Would it just not be simpler for the CIL regime to provide that a development comprising only the change of use of an existing building with no new build is not a development for the purposes of CIL? This would avoid the need for overly complicated analysis and planning applications which serve no purpose other than to seek to avoid CIL. Such complications arise in part due to the failure of the CIL regime to fully tackle the consequences of treating developments authorised by the PDR regime as chargeable developments yet different to developments authorised by a granted planning permission.

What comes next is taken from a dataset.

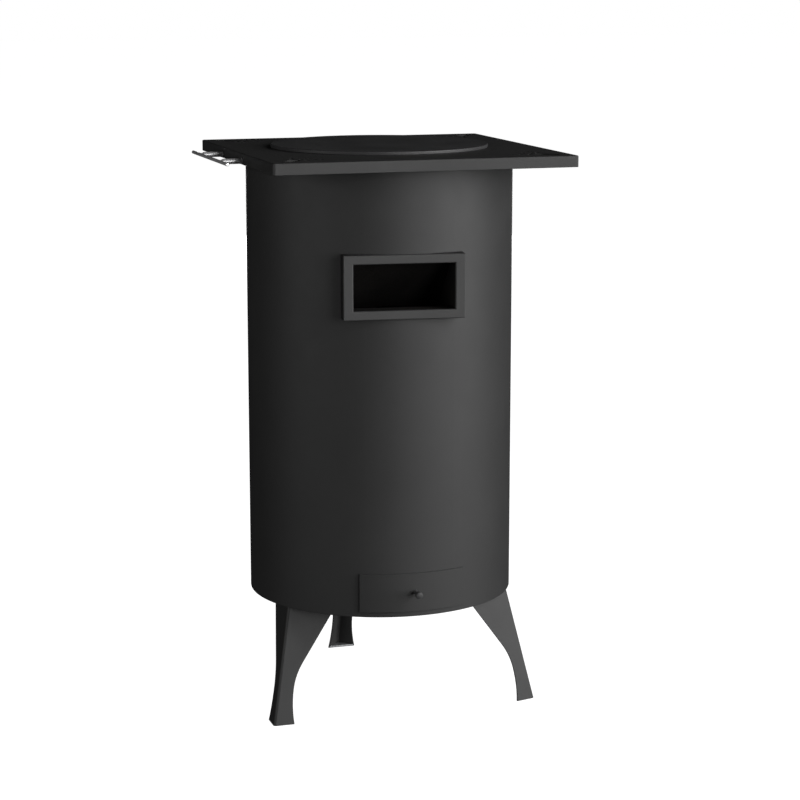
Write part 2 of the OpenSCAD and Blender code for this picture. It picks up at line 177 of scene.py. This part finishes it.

As matters stand up at present it is arguable after the Court of Appeal decision that:
(1) Two planning permissions authorising a change in the lawful use of an existing building will avoid CIL if only the second is implemented at a time when the first could also be but has not been implemented.
(2) The same is the case if instead of two planning permissions there is both an ability to change the lawful use of an existing building under the PDR regime and then a granted planning permission. If a prior approval is required under the PDR regime before work can go head then probably that should first be obtained to avoid an argument that without it the owner is not able to change the lawful use without a further planning permission.
(3) It is not clear whether a right to change the lawful use of a building under the PDR regime means the owner is able for the purposes of the KR(ii) deduction to carry on such use of the building when the grant of a prior approval is still required. In consequence it is sensible if such a claim for a KR(ii) deduction is to be made to first obtain prior approval.